Magnetic Evidence for a Partially Differentiated Carbonaceous Chondrite Parent Body

• Main Authors: Shuster, David L. (Author), Ebel, Denton S. (Author), Gattacceca, Jerome (Author), Carporzen, Laurent (Contributor), Weiss, Benjamin P. (Contributor), Elkins-Tanton, Linda T. (Contributor)
• Other Authors: Massachusetts Institute of Technology. Department of Earth, Atmospheric, and Planetary Sciences (Contributor)
• Format: Article
• Language: English
• Published: National Academy of Sciences, 2011-11-09T22:52:11Z.
• Subjects: Article
• Online Access: Get fulltext

 The textures of chondritic meteorites demonstrate that they are not the products of planetary melting processes.
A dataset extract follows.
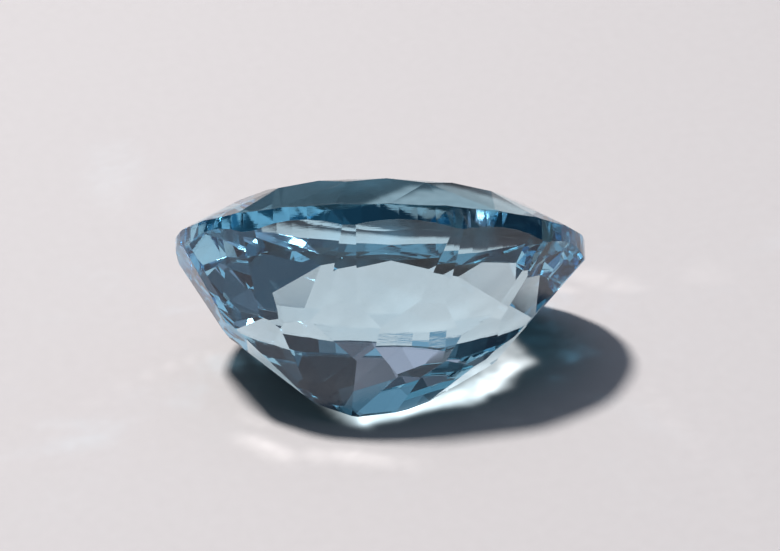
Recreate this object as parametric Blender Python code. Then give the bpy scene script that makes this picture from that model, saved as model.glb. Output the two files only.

This has long been interpreted as evidence that chondrite parent bodies never experienced large-scale melting. As a result, the paleomagnetism of the CV carbonaceous chondrite Allende, most of which was acquired after accretion of the parent body, has been a long-standing mystery. The possibility of a core dynamo like that known for achondrite parent bodies has been discounted because chondrite parent bodies are assumed to be undifferentiated. Resolution of this conundrum requires a determination of the age and timescale over which Allende acquired its magnetization. Here, we report that Allende's magnetization was acquired over several million years (Ma) during metasomatism on the parent planetesimal in a > ∼ 20 μT field up to approximately 9-10 Ma after solar system formation. This field was present too recently and directionally stable for too long to have been generated by the protoplanetary disk or young Sun. The field intensity is in the range expected for planetesimal core dynamos, suggesting that CV chondrites are derived from the outer, unmelted layer of a partially differentiated body with a convecting metallic core.